If you listen to the business analysts and pundits talk about productivity, the Dow, record-breaking corporate profits and job creation, you'd think all is well. There used to be a time when good news in these areas was good news for all of us. But now, when I hear about overheated profits in corporate America and soaring stocks on Wall Street, I think, "Gee, how nice for them." That's because what happens on Wall Street stays on Wall Street. CEO pay and dividends increase, but workers' wages do not.

This is troubling not only because it is unfair to middle-class families who helped create all this wealth. It is also a concern because when the gains go only to the top 10 percent while real wages actually fall for everyone else, our economy is dangerously out of balance. It's like stacking 90 concrete boulders on top of 10 twigs. Eventually, something's gotta give.

Unions recognize this. The AFL-CIO held the National Summit on Raising Wages because those of us in the labor movement have long understood that the only way our economy can get stronger is from the middle out. It's spending by middle-class families that drives the economy. That means paychecks must increase, and the labor movement and collective bargaining are crucial tools for giving Americans a raise.

Lots of politicians talk about raising wages, but they ignore - or even seek to quash - collective bargaining. These are the same politicians who advocate right-to-work laws that weaken unions. They're the same ones who are making it harder for working people to organize and join unions. And they're the same ones who aid and abet the employers that threaten to pull up stakes if their employees vote for a union.

But the evidence is clear that unions work. During periods in our history when more working people were union members, wage growth was stronger and income inequality was less severe than now. From the end of World War II through the 1960s, the middle-class share of national income was as high as it's ever been, and the share of income going to the top 10 percent was at one of its lowest levels.

All of that changed beginning in the late '60s and early '70s, and not just because of globalization or technological advances. It changed because of policy choices "made on behalf of those with the most income, wealth and power," according to a recent study by the Economic Policy Institute. And one of those choices was to undermine collective bargaining. The result is that in 2014, only 11.3 percent of working people were represented by unions. Only 20 years earlier, the rate was 20 percent, and in the 1950s, it reached 35 percent.

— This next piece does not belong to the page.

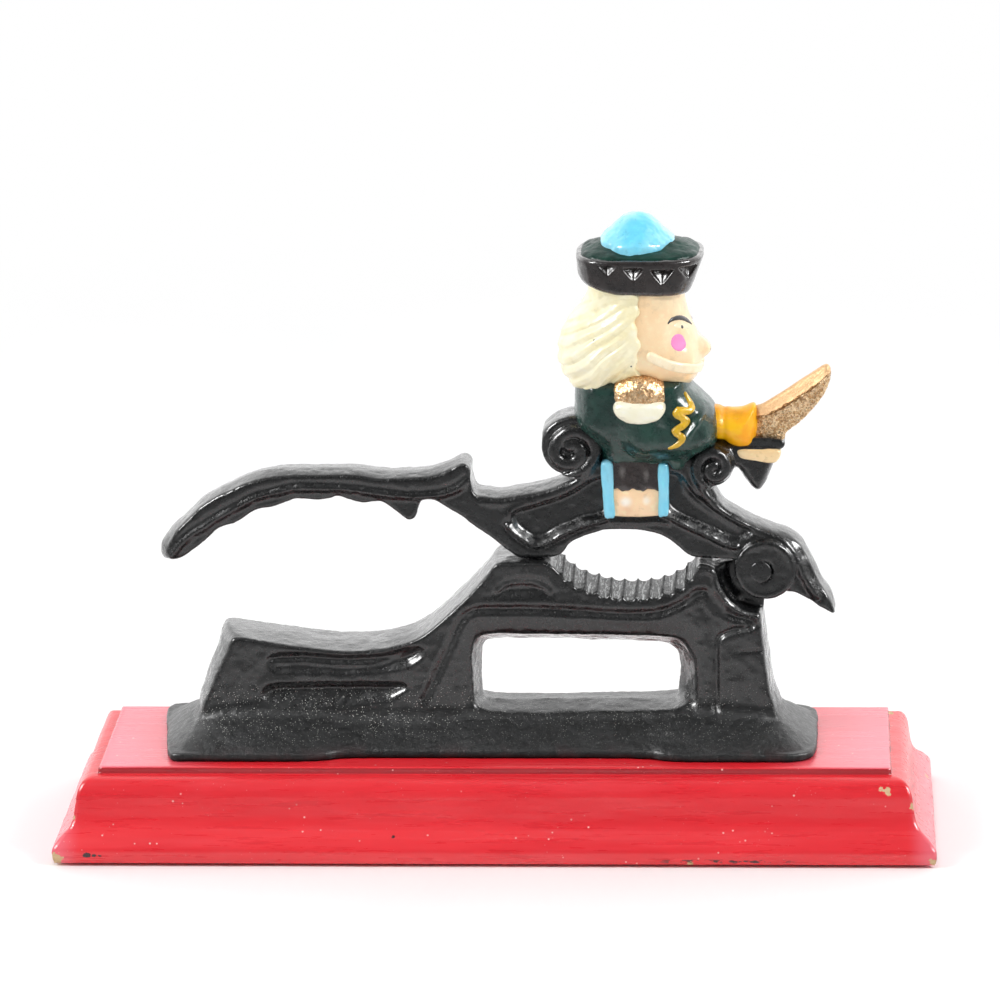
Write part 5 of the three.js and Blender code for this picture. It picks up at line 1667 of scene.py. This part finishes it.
def build_world():
    """White to the camera; to everything else a studio that is brighter at the back."""
    world = bpy.data.worlds.new("studio")
    bpy.context.scene.world = world
    world.use_nodes = True
    graph = Graph(world.node_tree)
    output = graph.node("OutputWorld")
    studio, white = graph.node("Background"), graph.node("Background")
    camera_ray = graph.node("LightPath").outputs["Is Camera Ray"]
    x, y, z = graph.split(graph.node("TexCoord").outputs["Generated"])

    back = graph.span(y, -0.25, 0.75, WORLD["front"], WORLD["back"])
    top = graph.span(z, 0.1, 0.95, 0.0, WORLD["top"])
    off_axis = graph.op("ABSOLUTE", x)
    corner = graph.times(graph.span(off_axis, 0.15, 0.55, 0.0, WORLD["corner"]),
                         graph.span(y, 0.0, 0.6))
    side = graph.op("ADD", graph.span(off_axis, 0.45, 0.95, 0.0, WORLD["side"]), corner)
    strength = graph.op("ADD", graph.op("ADD", back, top), side)
    for background, level in ((studio, strength), (white, 1.0)):
        background.inputs["Color"].default_value = (1, 1, 1, 1)
        graph.put(background.inputs["Strength"], level)
    mixed = graph.mix_shaders(camera_ray, studio.outputs[0], white.outputs[0])
    graph.put(output.inputs[0], mixed)


def add_area_light(name, place, size, power, kind="both"):
    light = bpy.data.lights.new(name, "AREA")
    light.shape = "RECTANGLE"
    light.size, light.size_y = size
    light.energy = power
    obj = bpy.data.objects.new(name, light)
    bpy.context.scene.collection.objects.link(obj)
    obj.location = place
    aim = Vector(LIGHT_TARGET) - Vector(place)
    obj.rotation_mode = "QUATERNION"
    obj.rotation_quaternion = aim.to_track_quat("-Z", "Y")
    obj.visible_camera = False
    obj.visible_diffuse = kind != "gloss"
    obj.visible_glossy = kind != "fill"


def build_camera():
    pitch, yaw, roll = math.radians(16.5), math.radians(3.5524), math.radians(-1.085)
    forward = Vector((-math.sin(yaw) * math.cos(pitch), math.cos(yaw) * math.cos(pitch),
                      -math.sin(pitch)))
    level = Vector((math.cos(yaw), math.sin(yaw), 0))
    upright = level.cross(forward)
    right = level * math.cos(roll) + upright * math.sin(roll)
    up = -level * math.sin(roll) + upright * math.cos(roll)
    camera = bpy.data.cameras.new("camera")
    camera.sensor_width = 36
    camera.lens = 187.78
    camera.clip_start, camera.clip_end = 0.05, 30
    obj = bpy.data.objects.new("camera", camera)
    bpy.context.scene.collection.objects.link(obj)
    rows = [(right[i], up[i], -forward[i], EYE[i] * MM) for i in range(3)]
    obj.matrix_world = Matrix(rows + [(0, 0, 0, 1)])
    bpy.context.scene.camera = obj


view = bpy.context.scene.view_settings
view.view_transform = "Standard"
view.look = "None"
view.exposure = 0.0
view.gamma = 1.0

build_materials()
build_stand()
build_lever()
build_head()
build_arms()
build_sabre()
build_legs()
build_paint_lines()
build_plinth()
build_screws()
build_pin()
build_pads()
build_floor()
build_world()
for settings in LIGHTS:
    add_area_light(**settings)
build_camera()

It's no coincidence that back then, workers' wages were at their highest.

Collective bargaining doesn't only benefit union members. It benefits all working people by lifting the floor for wages and benefits. Unions fight for norms and practices that then become widespread and are crucial to helping people get into - and stay in - the middle class. One of these norms used to be pensions. But as union density fell, the idea that people who work hard every day should be able to retire with dignity has, unfortunately, receded from too many sectors of our economy.

You see, the "State of the Union" is very much related to the state of our unions.

That's precisely why some progressive politicians want to take steps to strengthen the labor movement. U.S. Rep. Keith Ellison (D-Minn.) sponsored a bill to make labor rights a civil right so that workers who attempt to organize are given greater legal protections when those rights are violated. Ellison recognizes that only when more workers can negotiate at the bargaining table will pay begin to rise systematically and lift the entire middle class.

Dr. Martin Luther King Jr., whose life we celebrate the day before the President's speech, spoke out against the kind of capitalism that sacrifices people for the sake of profits. We must speak out just as forcefully against an economy in which so many working women and men are struggling to care for their families, even as they work harder than ever.